Moreover, despite having vast financial resources and access to cleaner fossil fuels, such as natural gas (which India must import), Western countries have done little to help. They have failed to keep climate finance promises to poor countries (notably the USD 100 billion per year they committed to provide at COP15 in Copenhagen in 2009), and refused to transfer advanced green technologies. And COP26 singled out the coal used by developing countries, not the oil and gas used extensively in the West.
India's energy requirements are expected to increase faster than those of any other country in the next two decades. Since COP21 in Paris in 2015, India has announced ambitious plans to scale up its production and use of renewable energy, which currently accounts for only 18 percent of its electricity generation. And at COP26, India complemented its explicit commitment to phase down coal with a pledge to achieve net zero emissions by 2070.
India has also updated its nationally determined contributions (NDCs), which it must fulfil by 2030. The country is now pledging to increase its installed renewable energy capacity to 500 gigawatts (GW), and meet 50 percent of its energy requirements from non-fossil-fuel sources. Furthermore, India aims to reduce its CO2 emissions by one billion tonnes and lower its emission intensity (which measures emissions per unit of economic growth) by 45 percent from the 2005 levels.
For now, there is no viable alternative to coal. Blessed with abundant sunshine, India has become a solar power enthusiast and plans to generate 40GW of green energy from rooftop solar installations by 2022. But it has achieved barely 20 percent of that target so far. Vast amounts of solar energy cannot be generated overnight, and battery storage remains expensive, while green hydrogen technology and facilities are still unavailable in India. Wind energy is minuscule, and the country lacks significant oil and gas reserves. Nuclear power accounts for less than two percent of India's electricity, and nuclear power plants constantly face opposition from the residents of surrounding areas.
As a result, India's performance on greenhouse gas emissions will get worse before it gets better. According to a study by BP, India's share of global emissions will increase to 14 percent by 2040. Coal will by then account for 48 percent of the country's primary energy consumption, and renewable energy only 16 percent.
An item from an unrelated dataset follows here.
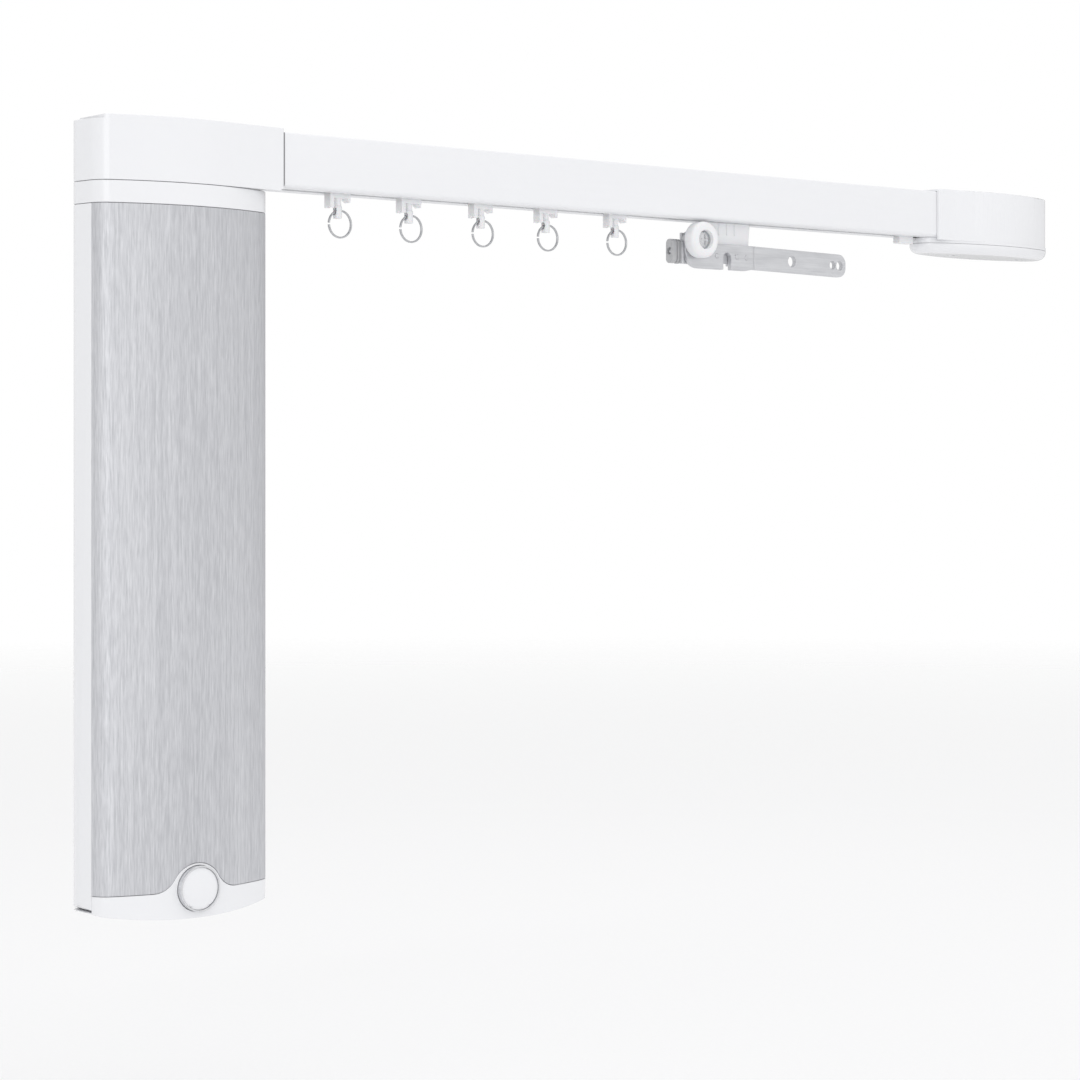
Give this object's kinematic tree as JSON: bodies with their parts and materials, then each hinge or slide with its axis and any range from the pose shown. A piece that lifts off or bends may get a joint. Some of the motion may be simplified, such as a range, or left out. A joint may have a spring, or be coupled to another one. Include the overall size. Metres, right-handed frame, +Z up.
{
  "type": "electric curtain track",
  "caption": "Straight motorised curtain track: a slim motor unit hangs at one end, a belt in the track pulls the leading carrier and its overlap arm, and gliders with rings follow.",
  "frame": {"origin": "on the track's top face, at the middle of its visible length and depth", "axes": "+X along the track towards the end housing, +Y to the back, +Z up out of the clip slot"},
  "size_m": [0.5475, 0.033, 0.305],
  "materials": {
    "coated_track": "satin white coating",
    "gloss_white": "glossy moulded white",
    "panel_metal": "fine upright brushing, clear anodised",
    "trim_metal": "polished trim",
    "satin_white": "satin moulded white",
    "arm_metal": "fine grey powder coat",
    "buffer_grey": "matte grey",
    "steel": "bright zinc",
    "dark_plastic": "fine matte black",
    "brass": "plain",
    "belt_rubber": "matte black",
    "board_green": "solder mask",
    "core_dark": "sintered, matte",
    "can_sleeve": "shrink sleeve",
    "relay_grey": "moulded",
    "light_lens": "frosted clear"
  },
  "bodies": {
    "root": {"track_profile": "coated_track", "rear_casing": "gloss_white", "bottom_cap": "gloss_white", "badge_disc": "gloss_white", "motor_collar": "gloss_white", "head_housing": "gloss_white", "head_cover": "gloss_white", "end_housing": "gloss_white", "end_lower_cover": "gloss_white", "front_panel": "panel_metal", "badge_ring": "trim_metal", "end_stop": "satin_white", "casing_screws": "steel", "motor_can": "steel", "gearbox_housing": "steel", "head_screws": "steel", "end_screws": "steel", "return_axle": "steel", "mains_inlet": "dark_plastic", "control_socket": "dark_plastic", "programming_switch": "dark_plastic", "motor_end_cap": "dark_plastic", "motor_saddles": "dark_plastic", "socket_contacts": "brass", "pulley_bushes": "brass", "drive_belt": "belt_rubber", "circuit_board": "board_green", "board_transformer": "core_dark", "stator_magnets": "core_dark", "board_capacitors": "can_sleeve", "board_relays": "relay_grey", "status_light": "light_lens"},
    "carrier": {"carrier_body": "satin_white", "belt_clamp": "satin_white", "overlap_arm": "arm_metal", "roller_screw": "steel", "buffer_bracket": "arm_metal", "buffer": "buffer_grey", "buffer_screw": "steel"},
    "roller": {"guide_roller": "satin_white"},
    "drive": {"drive_pulley": "satin_white", "planet_carrier": "steel"},
    "rotor": {"motor_rotor": "steel", "sun_gear": "steel"},
    "return_wheel": {"return_pulley": "satin_white"},
    "latch": {"release_latch": "gloss_white"},
    "button": {"programming_button": "satin_white"},
    "planet_1": {"planet_gear_1": "steel"},
    "planet_2": {"planet_gear_2": "steel"},
    "planet_3": {"planet_gear_3": "steel"},
    "glider_body_1": {"glider_1": "satin_white"},
    "ring_body_1": {"ring_1": "steel"},
    "glider_body_2": {"glider_2": "satin_white"},
    "ring_body_2": {"ring_2": "steel"},
    "glider_body_3": {"glider_3": "satin_white"},
    "ring_body_3": {"ring_3": "steel"},
    "glider_body_4": {"glider_4": "satin_white"},
    "ring_body_4": {"ring_4": "steel"},
    "glider_body_5": {"glider_5": "satin_white"},
    "ring_body_5": {"ring_5": "steel"}
  },
  "joints": [
    {"name": "carrier_slide", "type": "slide", "parent": "root", "child": "carrier", "axis": [1, 0, 0], "range_m": [-0.118, 0.0985]},
    {"name": "rotor_spin", "type": "hinge", "parent": "root", "child": "rotor", "pos_m": [-0.2315, 0, -0.08], "axis": [0, 0, 1], "range_deg": [-3460, 4140]},
    {"name": "glider_1_slide", "type": "slide", "parent": "root", "child": "glider_body_1", "axis": [1, 0, 0], "range_m": [-0.016, 0.0135]},
    {"name": "ring_1_swing", "type": "hinge", "parent": "glider_body_1", "child": "ring_body_1", "pos_m": [-0.1557, 0, -0.0287], "axis": [1, 0, 0], "range_deg": [-45, 45]},
    {"name": "glider_2_slide", "type": "slide", "parent": "root", "child": "glider_body_2", "axis": [1, 0, 0], "range_m": [-0.0368, 0.0309]},
    {"name": "ring_2_swing", "type": "hinge", "parent": "glider_body_2", "child": "ring_body_2", "pos_m": [-0.1199, 0, -0.0287], "axis": [1, 0, 0], "range_deg": [-45, 45]},
    {"name": "glider_3_slide", "type": "slide", "parent": "root", "child": "glider_body_3", "axis": [1, 0, 0], "range_m": [-0.0587, 0.0491]},
    {"name": "ring_3_swing", "type": "hinge", "parent": "glider_body_3", "child": "ring_body_3", "pos_m": [-0.0822, 0, -0.0287], "axis": [1, 0, 0], "range_deg": [-45, 45]},
    {"name": "glider_4_slide", "type": "slide", "parent": "root", "child": "glider_body_4", "axis": [1, 0, 0], "range_m": [-0.0793, 0.0663]},
    {"name": "ring_4_swing", "type": "hinge", "parent": "glider_body_4", "child": "ring_body_4", "pos_m": [-0.0467, 0, -0.0287], "axis": [1, 0, 0], "range_deg": [-45, 45]},
    {"name": "glider_5_slide", "type": "slide", "parent": "root", "child": "glider_body_5", "axis": [1, 0, 0], "range_m": [-0.1021, 0.0854]},
    {"name": "ring_5_swing", "type": "hinge", "parent": "glider_body_5", "child": "ring_body_5", "pos_m": [-0.0074, 0, -0.0287], "axis": [1, 0, 0], "range_deg": [-45, 45]},
    {"name": "drive_spin", "type": "hinge", "parent": "root", "child": "drive", "pos_m": [-0.2315, 0, -0.01], "axis": [0, 0, 1], "range_deg": [-865, 1035]},
    {"name": "planet_1_spin", "type": "hinge", "parent": "drive", "child": "planet_1", "pos_m": [-0.2315, 0.0054, -0.036], "axis": [0, 0, 1], "range_deg": [-3100, 2590]},
    {"name": "planet_2_spin", "type": "hinge", "parent": "drive", "child": "planet_2", "pos_m": [-0.23618, -0.0027, -0.036], "axis": [0, 0, 1], "range_deg": [-3100, 2590]},
    {"name": "planet_3_spin", "type": "hinge", "parent": "drive", "child": "planet_3", "pos_m": [-0.22682, -0.0027, -0.036], "axis": [0, 0, 1], "range_deg": [-3100, 2590]},
    {"name": "return_spin", "type": "hinge", "parent": "root", "child": "return_wheel", "pos_m": [0.22875, 0, -0.01], "axis": [0, 0, 1], "range_deg": [-865, 1035]},
    {"name": "roller_turn", "type": "hinge", "parent": "carrier", "child": "roller", "pos_m": [0.0365, -0.0083, -0.0309], "axis": [0, 1, 0], "continuous": true},
    {"name": "latch_press", "type": "slide", "parent": "root", "child": "latch", "axis": [-1, 0, 0], "range_m": [0, 0.002], "stiffness_N_per_m": 400},
    {"name": "button_press", "type": "slide", "parent": "root", "child": "button", "axis": [0, 0, 1], "range_m": [0, 0.0008], "stiffness_N_per_m": 250}
  ],
  "couplings": [
    {"joint": "rotor_spin", "follows": "carrier_slide", "rad_per_m": -610.69},
    {"joint": "glider_1_slide", "follows": "carrier_slide", "ratio": 0.127},
    {"joint": "glider_2_slide", "follows": "carrier_slide", "ratio": 0.3031},
    {"joint": "glider_3_slide", "follows": "carrier_slide", "ratio": 0.4887},
    {"joint": "glider_4_slide", "follows": "carrier_slide", "ratio": 0.6634},
    {"joint": "glider_5_slide", "follows": "carrier_slide", "ratio": 0.8568},
    {"joint": "planet_1_spin", "follows": "carrier_slide", "rad_per_m": 458.02},
    {"joint": "planet_2_spin", "follows": "carrier_slide", "rad_per_m": 458.02},
    {"joint": "planet_3_spin", "follows": "carrier_slide", "rad_per_m": 458.02},
    {"joint": "drive_spin", "follows": "carrier_slide", "rad_per_m": -152.67},
    {"joint": "return_spin", "follows": "carrier_slide", "rad_per_m": -152.67}
  ]
}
And because of India's high dependence on agriculture, which engages nearly two-thirds of its population, and its vast number of cattle, the country did not sign the global deal announced at COP26 to reduce methane emissions.
Of course, reducing emissions is not the only way to combat climate change. India plans to bring one-third of its land area under forest cover, and to plant enough trees by 2030 to absorb an additional 2.5-3 billion tonnes of atmospheric CO2. It has made a start, with forest cover increasing by 5.2 percent between 2001 and 2019, though progress has been uneven, with the northeast losing forest cover while the south visibly improves.
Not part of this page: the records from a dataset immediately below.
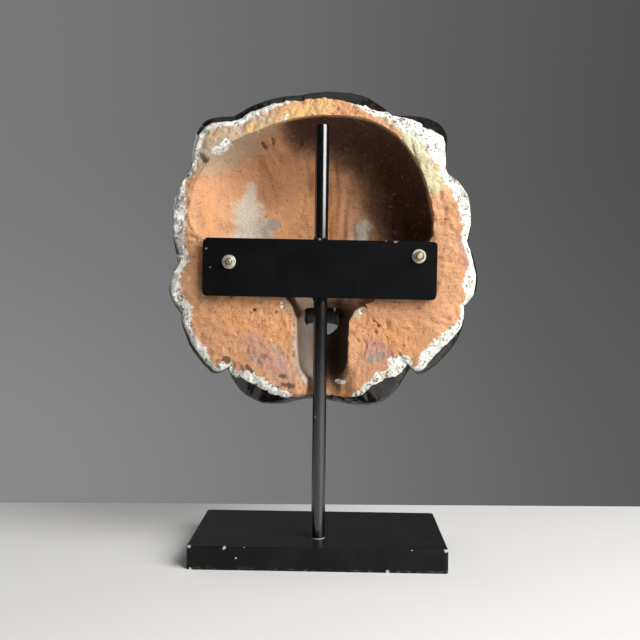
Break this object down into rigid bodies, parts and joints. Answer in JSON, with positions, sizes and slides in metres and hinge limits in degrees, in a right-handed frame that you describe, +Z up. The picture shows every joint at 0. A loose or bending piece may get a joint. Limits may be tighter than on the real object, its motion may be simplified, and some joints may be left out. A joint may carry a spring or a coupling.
{
  "type": "lion fountain mask on stand",
  "caption": "Hollow glazed terracotta lion mask of a wall fountain, with an open spout mouth and a pipe channel in its back, bolted to a flat bar on a rod and base.",
  "frame": {"origin": "centre of the base board's underside", "axes": "+Z up; the lion looks along -Y and the mask's hollow back, the rod and the fixings face +Y; +X is on the right seen from the lion's front"},
  "size_m": [0.2725, 0.1403, 0.4134],
  "materials": {
    "glazed_terracotta": "matt bare terracotta behind with chalk and stains, gloss black glaze in front",
    "black_lacquer": "satin black lacquer, chipped at the edges",
    "black_paint": "satin black paint",
    "steel": "dull steel",
    "zinc": "yellowed zinc plate"
  },
  "bodies": {
    "root": {"mask": "glazed_terracotta", "base": "black_lacquer", "rod": "black_paint", "cross_plate": "black_paint", "washer_left": "steel", "washer_right": "steel", "nut_left": "zinc", "nut_right": "zinc", "stud_left": "steel", "stud_right": "steel"}
  },
  "joints": []
}
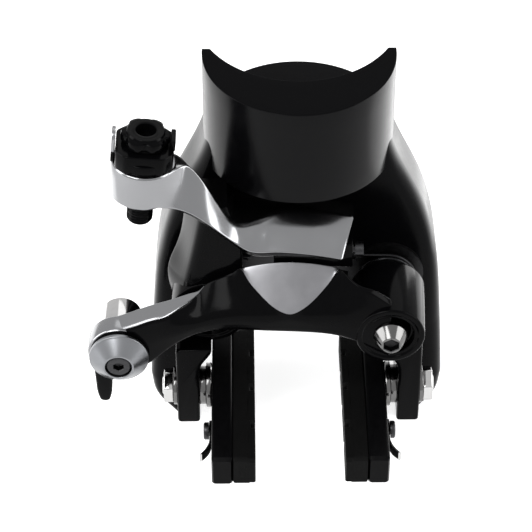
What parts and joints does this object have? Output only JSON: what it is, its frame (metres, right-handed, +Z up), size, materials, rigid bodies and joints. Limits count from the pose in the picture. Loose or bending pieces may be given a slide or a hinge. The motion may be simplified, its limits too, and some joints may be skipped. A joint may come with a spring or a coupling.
{
  "type": "rim brake caliper",
  "caption": "Direct-mount dual-pivot rim brake caliper with two arms, grooved pads, cable adjuster and cable anchor, bolted to a short section of fork crown and stays.",
  "frame": {"origin": "on the boss face of the frame section, midway between the two pivot bolts", "axes": "+Z up, -Y to the front of the brake, +X to the viewer's right"},
  "size_m": [0.1135, 0.0955, 0.1404],
  "materials": {
    "black_chrome": "lacquered carbon fibre, dark glossy",
    "black_gloss": "gloss black anodised",
    "black_satin": "satin black anodised",
    "silver": "satin silver",
    "polished_steel": "polished",
    "steel": "plain steel",
    "dark_steel": "blackened steel",
    "bronze": "sintered bronze",
    "black_rubber": "matte",
    "pad_rubber": "matte black"
  },
  "bodies": {
    "frame": {"frame_crown": "black_chrome", "frame_bridge": "black_chrome", "left_stay": "black_chrome", "right_stay": "black_chrome", "boss_inserts": "steel", "back_plate": "steel", "left_pivot_sleeve": "steel", "right_pivot_sleeve": "steel", "left_mounting_bolt": "polished_steel", "right_mounting_bolt": "polished_steel"},
    "anchor_side": {"anchor_arm": "black_gloss", "anchor_arm_bush": "bronze", "cable_clamp_plate": "black_gloss", "anchor_cap": "silver", "anchor_bolt": "dark_steel", "anchor_nut": "polished_steel", "link_pin": "steel", "right_return_spring": "steel"},
    "roller": {"link_roller": "bronze"},
    "adjuster_side": {"adjuster_arm": "silver", "adjuster_arm_bush": "bronze", "release_block": "black_gloss", "left_return_spring": "steel"},
    "centring": {"centring_screw": "dark_steel"},
    "lever": {"release_lever": "silver"},
    "adjuster_lift": {"adjuster_o_ring": "black_rubber"},
    "adjuster": {"cable_adjuster": "black_gloss"},
    "left_shoe": {"left_shoe_holder": "black_satin", "left_brake_pad": "pad_rubber", "left_pad_screw": "dark_steel", "left_pad_clip": "steel", "left_shoe_stud": "polished_steel", "left_shoe_washers": "polished_steel", "left_shoe_nut": "polished_steel"},
    "right_shoe": {"right_shoe_holder": "black_satin", "right_brake_pad": "pad_rubber", "right_pad_screw": "dark_steel", "right_pad_clip": "steel", "right_shoe_stud": "polished_steel", "right_shoe_washers": "polished_steel", "right_shoe_nut": "polished_steel"}
  },
  "joints": [
    {"name": "anchor_arm_pivot", "type": "hinge", "parent": "frame", "child": "anchor_side", "pos_m": [0.028, -0.02, 0], "axis": [0, 1, 0], "range_deg": [0, 7], "stiffness_Nm_per_rad": 0.35, "springref_deg": -28.65, "deforming": ["right_return_spring"]},
    {"name": "adjuster_arm_pivot", "type": "hinge", "parent": "frame", "child": "adjuster_side", "pos_m": [-0.028, -0.01, 0], "axis": [0, -1, 0], "range_deg": [0, 7], "stiffness_Nm_per_rad": 0.35, "springref_deg": -28.65, "deforming": ["left_return_spring"]},
    {"name": "roller_spin", "type": "hinge", "parent": "anchor_side", "child": "roller", "pos_m": [0, -0.016, 0.0155], "axis": [0, 1, 0], "continuous": true},
    {"name": "centring_screw_turn", "type": "hinge", "parent": "adjuster_side", "child": "centring", "pos_m": [0.017, -0.0157, 0.0226], "axis": [1, 0, 0], "range_deg": [-180, 180]},
    {"name": "release_lever_turn", "type": "hinge", "parent": "adjuster_side", "child": "lever", "pos_m": [-0.04611, -0.018, 0.06383], "axis": [-0.9954, 0, 0.0958], "range_deg": [0, 90]},
    {"name": "adjuster_rise", "type": "slide", "parent": "adjuster_side", "child": "adjuster_lift", "axis": [0.0958, 0, 0.9954], "range_m": [0, 0.004]},
    {"name": "adjuster_turn", "type": "hinge", "parent": "adjuster_lift", "child": "adjuster", "pos_m": [-0.04645, -0.018, 0.06034], "axis": [0.0958, 0, 0.9954], "range_deg": [0, 1440]},
    {"name": "left_shoe_height", "type": "slide", "parent": "adjuster_side", "child": "left_shoe", "axis": [0, 0, 1], "range_m": [-0.003, 0.003]},
    {"name": "right_shoe_height", "type": "slide", "parent": "anchor_side", "child": "right_shoe", "axis": [0, 0, 1], "range_m": [-0.003, 0.003]}
  ],
  "couplings": [
    {"joint": "adjuster_arm_pivot", "follows": "anchor_arm_pivot", "ratio": 1},
    {"joint": "adjuster_rise", "follows": "adjuster_turn", "m_per_rad": 0.00015915}
  ]
}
Still, the Intergovernmental Panel on Climate Change (IPCC) says that achieving global net zero emissions by 2050 is the minimum needed to limit global warming to 1.5 degrees Celsius above pre-industrial levels. Climate Action Tracker calculates that—based on the countries' current 2030 climate targets—the world faces a temperature rise of 2.4 degrees Celsius by 2100. Some scientists warn that global warming could eventually exceed four degrees Celsius.
If this happens, the resulting heat waves, droughts, floods, and rising sea levels would cause devastating loss of human life, mass extinction of animal and plant species, and irreversible damage to our ecosystem. India would be a major victim of such a calamity. The country will therefore make a good faith effort to help avert climate disaster—but only within the limits of what it can feasibly do.
Shashi Tharoor, a former UN under-secretary-general, and former Indian minister of state for external affairs and minister of state for human resource development, is an MP for the Indian National Congress.